--- start ---
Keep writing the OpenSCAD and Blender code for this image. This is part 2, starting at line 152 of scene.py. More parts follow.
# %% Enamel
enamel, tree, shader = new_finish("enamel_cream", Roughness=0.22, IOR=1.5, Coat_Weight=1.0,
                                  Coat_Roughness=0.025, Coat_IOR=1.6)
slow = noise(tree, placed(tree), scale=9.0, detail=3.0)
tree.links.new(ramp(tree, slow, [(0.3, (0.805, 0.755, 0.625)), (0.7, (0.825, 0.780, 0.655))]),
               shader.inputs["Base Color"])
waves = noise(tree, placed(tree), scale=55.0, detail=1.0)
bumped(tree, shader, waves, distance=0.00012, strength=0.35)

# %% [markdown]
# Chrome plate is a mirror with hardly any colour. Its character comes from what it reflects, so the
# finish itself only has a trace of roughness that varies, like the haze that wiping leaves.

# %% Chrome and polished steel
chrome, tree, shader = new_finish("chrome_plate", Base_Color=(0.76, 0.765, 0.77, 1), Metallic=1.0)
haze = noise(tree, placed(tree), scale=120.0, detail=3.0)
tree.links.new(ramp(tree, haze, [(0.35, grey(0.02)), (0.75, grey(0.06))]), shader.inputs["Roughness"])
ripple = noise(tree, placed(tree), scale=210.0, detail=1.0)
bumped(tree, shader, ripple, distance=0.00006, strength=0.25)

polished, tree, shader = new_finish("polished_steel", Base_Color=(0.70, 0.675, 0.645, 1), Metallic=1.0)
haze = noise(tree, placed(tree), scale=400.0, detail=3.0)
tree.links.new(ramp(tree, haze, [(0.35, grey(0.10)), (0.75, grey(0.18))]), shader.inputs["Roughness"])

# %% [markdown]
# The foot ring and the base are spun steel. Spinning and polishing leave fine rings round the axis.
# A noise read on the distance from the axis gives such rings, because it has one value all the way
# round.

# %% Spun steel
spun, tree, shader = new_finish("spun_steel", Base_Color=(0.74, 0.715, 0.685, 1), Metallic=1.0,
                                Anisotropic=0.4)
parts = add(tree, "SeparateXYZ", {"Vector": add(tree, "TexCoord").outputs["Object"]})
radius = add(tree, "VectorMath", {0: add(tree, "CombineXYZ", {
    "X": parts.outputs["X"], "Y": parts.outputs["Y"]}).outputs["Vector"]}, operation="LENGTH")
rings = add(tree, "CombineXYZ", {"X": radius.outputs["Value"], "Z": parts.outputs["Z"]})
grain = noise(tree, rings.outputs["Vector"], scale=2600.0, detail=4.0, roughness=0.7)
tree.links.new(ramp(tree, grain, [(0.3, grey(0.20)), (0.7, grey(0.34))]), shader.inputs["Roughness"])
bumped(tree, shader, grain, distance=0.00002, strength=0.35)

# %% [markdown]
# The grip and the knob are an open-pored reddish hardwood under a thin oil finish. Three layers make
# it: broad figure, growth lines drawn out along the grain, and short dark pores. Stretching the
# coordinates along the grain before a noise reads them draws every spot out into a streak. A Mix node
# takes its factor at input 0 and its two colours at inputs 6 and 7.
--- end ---
--- start ---
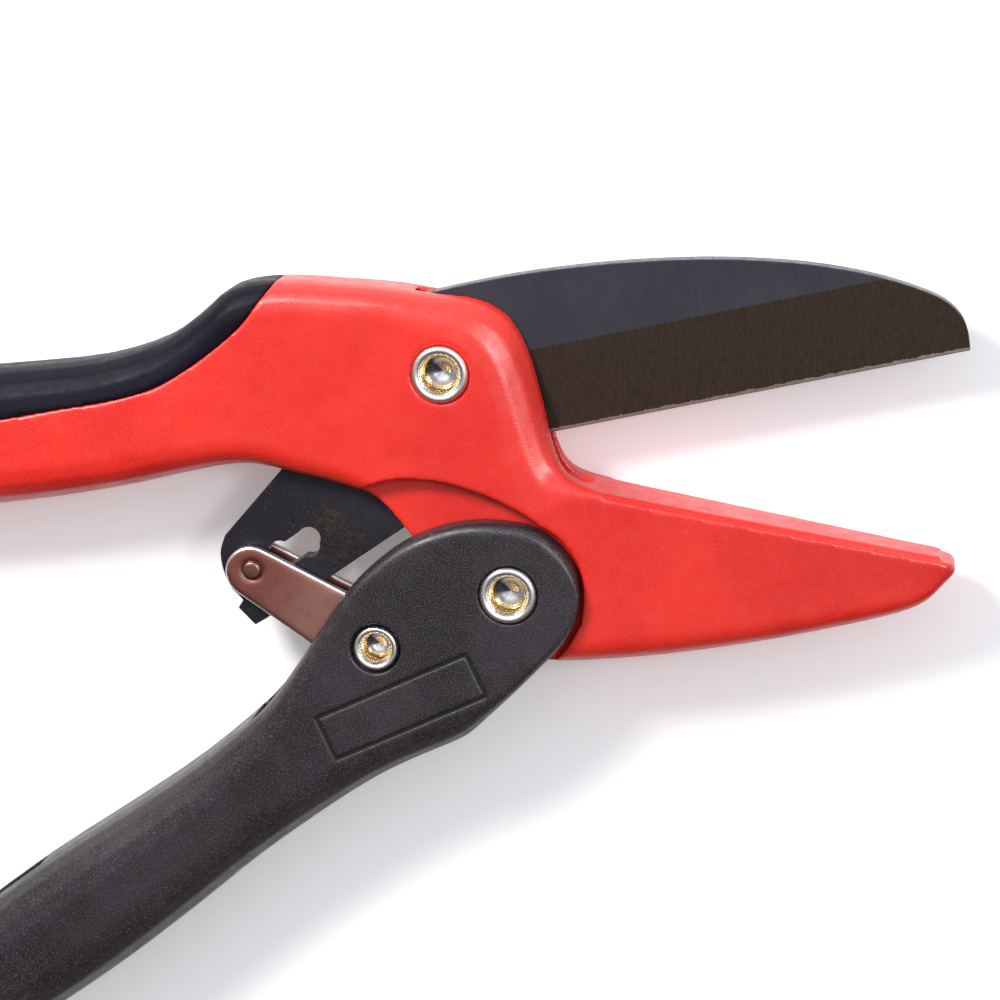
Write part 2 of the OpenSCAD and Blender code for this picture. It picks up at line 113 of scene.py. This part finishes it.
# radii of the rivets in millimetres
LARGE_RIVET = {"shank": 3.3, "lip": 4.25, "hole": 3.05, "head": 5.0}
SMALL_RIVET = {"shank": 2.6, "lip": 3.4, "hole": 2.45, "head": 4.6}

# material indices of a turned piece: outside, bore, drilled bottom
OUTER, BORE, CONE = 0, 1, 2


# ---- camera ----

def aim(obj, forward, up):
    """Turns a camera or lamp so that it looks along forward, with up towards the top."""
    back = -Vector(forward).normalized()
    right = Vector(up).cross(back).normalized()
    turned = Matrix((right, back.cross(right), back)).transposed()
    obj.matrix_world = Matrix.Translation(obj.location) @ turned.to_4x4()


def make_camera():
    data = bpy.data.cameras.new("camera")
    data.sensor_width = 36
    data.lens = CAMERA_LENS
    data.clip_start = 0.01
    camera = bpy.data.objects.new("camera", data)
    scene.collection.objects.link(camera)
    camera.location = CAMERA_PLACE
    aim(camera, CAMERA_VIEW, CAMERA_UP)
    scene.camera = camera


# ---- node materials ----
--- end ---
--- start ---
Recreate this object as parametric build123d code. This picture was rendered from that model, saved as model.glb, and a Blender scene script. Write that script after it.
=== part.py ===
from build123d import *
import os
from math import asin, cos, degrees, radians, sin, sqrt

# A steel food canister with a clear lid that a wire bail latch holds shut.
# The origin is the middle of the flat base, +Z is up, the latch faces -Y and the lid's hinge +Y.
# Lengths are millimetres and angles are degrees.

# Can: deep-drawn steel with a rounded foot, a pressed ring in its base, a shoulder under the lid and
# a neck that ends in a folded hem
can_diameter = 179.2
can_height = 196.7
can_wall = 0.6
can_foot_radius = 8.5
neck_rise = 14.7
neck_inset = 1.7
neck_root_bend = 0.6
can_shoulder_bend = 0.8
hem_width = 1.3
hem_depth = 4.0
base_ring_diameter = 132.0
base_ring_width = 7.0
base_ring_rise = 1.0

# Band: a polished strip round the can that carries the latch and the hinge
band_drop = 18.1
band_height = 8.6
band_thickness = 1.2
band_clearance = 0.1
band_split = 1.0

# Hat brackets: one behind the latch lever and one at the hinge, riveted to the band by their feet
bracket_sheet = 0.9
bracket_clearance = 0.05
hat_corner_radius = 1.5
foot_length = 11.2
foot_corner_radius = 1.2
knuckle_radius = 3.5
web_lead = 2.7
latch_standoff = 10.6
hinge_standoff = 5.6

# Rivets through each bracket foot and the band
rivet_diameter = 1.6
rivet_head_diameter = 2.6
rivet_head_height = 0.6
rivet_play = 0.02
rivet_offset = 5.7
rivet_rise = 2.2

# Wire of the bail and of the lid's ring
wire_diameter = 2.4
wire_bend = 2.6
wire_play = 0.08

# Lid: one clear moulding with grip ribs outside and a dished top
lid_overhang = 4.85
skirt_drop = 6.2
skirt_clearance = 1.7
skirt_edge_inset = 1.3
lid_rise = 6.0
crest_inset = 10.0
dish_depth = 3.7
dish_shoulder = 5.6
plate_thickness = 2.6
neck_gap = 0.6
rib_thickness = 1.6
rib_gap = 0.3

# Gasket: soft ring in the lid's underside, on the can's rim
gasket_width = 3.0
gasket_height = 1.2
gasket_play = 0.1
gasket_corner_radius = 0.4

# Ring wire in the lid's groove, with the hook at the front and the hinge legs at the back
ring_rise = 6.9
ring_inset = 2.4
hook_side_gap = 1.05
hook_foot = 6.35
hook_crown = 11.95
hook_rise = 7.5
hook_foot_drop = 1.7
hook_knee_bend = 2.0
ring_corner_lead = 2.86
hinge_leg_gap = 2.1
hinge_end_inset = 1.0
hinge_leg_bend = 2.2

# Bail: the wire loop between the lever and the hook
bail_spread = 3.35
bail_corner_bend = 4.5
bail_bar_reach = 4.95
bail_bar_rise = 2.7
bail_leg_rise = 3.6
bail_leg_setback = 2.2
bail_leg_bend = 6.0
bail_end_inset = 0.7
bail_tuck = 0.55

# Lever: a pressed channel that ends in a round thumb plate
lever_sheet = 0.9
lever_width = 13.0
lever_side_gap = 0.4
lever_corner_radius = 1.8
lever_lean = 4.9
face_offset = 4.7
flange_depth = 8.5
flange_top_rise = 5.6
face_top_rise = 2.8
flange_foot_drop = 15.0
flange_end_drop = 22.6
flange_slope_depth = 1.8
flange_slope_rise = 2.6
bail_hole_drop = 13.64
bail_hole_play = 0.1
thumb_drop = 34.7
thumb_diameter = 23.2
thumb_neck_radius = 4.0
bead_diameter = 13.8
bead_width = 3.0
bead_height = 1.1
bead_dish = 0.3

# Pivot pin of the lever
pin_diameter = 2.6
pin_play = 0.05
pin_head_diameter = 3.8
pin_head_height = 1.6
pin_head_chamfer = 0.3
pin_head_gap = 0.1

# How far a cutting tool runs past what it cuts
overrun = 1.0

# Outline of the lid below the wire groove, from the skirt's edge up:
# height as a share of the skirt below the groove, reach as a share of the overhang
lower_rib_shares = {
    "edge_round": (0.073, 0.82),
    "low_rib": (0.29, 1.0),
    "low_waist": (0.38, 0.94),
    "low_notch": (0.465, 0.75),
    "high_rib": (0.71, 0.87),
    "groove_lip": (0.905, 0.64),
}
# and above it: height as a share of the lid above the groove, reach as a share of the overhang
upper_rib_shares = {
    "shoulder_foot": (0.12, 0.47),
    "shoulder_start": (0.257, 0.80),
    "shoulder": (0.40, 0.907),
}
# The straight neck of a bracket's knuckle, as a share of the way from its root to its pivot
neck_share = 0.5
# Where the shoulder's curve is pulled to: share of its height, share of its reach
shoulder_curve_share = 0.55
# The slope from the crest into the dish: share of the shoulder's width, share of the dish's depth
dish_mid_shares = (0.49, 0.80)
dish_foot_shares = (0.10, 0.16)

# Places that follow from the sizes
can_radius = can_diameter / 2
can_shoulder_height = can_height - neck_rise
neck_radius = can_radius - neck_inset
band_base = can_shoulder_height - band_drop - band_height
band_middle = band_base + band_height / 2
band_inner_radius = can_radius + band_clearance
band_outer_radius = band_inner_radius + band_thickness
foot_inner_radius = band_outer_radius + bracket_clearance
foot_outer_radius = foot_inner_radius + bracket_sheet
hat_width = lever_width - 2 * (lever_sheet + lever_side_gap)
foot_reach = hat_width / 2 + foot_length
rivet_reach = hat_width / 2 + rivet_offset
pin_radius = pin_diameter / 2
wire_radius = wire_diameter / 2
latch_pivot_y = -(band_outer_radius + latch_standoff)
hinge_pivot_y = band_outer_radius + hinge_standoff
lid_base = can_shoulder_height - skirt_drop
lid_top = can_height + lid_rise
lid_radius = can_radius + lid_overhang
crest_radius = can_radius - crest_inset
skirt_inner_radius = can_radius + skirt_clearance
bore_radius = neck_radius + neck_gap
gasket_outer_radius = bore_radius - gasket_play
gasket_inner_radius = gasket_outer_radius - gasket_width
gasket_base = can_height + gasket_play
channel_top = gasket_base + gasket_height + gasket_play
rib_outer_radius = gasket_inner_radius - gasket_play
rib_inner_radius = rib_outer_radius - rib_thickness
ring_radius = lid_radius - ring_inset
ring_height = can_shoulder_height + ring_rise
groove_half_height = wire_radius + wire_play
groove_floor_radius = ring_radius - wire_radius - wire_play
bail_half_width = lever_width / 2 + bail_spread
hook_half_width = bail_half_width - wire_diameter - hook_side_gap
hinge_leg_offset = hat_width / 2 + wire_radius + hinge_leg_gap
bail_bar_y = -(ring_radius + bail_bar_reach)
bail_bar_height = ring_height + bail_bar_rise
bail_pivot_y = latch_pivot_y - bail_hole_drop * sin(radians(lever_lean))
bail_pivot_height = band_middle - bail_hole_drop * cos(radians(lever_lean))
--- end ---
*What the exercise asks*: Nothing but the lines from the one with "Write part 2" to the one with "# ---- node materials" should be echoed, both of them included, exactly as written.

*Solution for this exercise*:
Write part 2 of the OpenSCAD and Blender code for this picture. It picks up at line 113 of scene.py. This part finishes it.
# radii of the rivets in millimetres
LARGE_RIVET = {"shank": 3.3, "lip": 4.25, "hole": 3.05, "head": 5.0}
SMALL_RIVET = {"shank": 2.6, "lip": 3.4, "hole": 2.45, "head": 4.6}

# material indices of a turned piece: outside, bore, drilled bottom
OUTER, BORE, CONE = 0, 1, 2


# ---- camera ----

def aim(obj, forward, up):
    """Turns a camera or lamp so that it looks along forward, with up towards the top."""
    back = -Vector(forward).normalized()
    right = Vector(up).cross(back).normalized()
    turned = Matrix((right, back.cross(right), back)).transposed()
    obj.matrix_world = Matrix.Translation(obj.location) @ turned.to_4x4()


def make_camera():
    data = bpy.data.cameras.new("camera")
    data.sensor_width = 36
    data.lens = CAMERA_LENS
    data.clip_start = 0.01
    camera = bpy.data.objects.new("camera", data)
    scene.collection.objects.link(camera)
    camera.location = CAMERA_PLACE
    aim(camera, CAMERA_VIEW, CAMERA_UP)
    scene.camera = camera


# ---- node materials ----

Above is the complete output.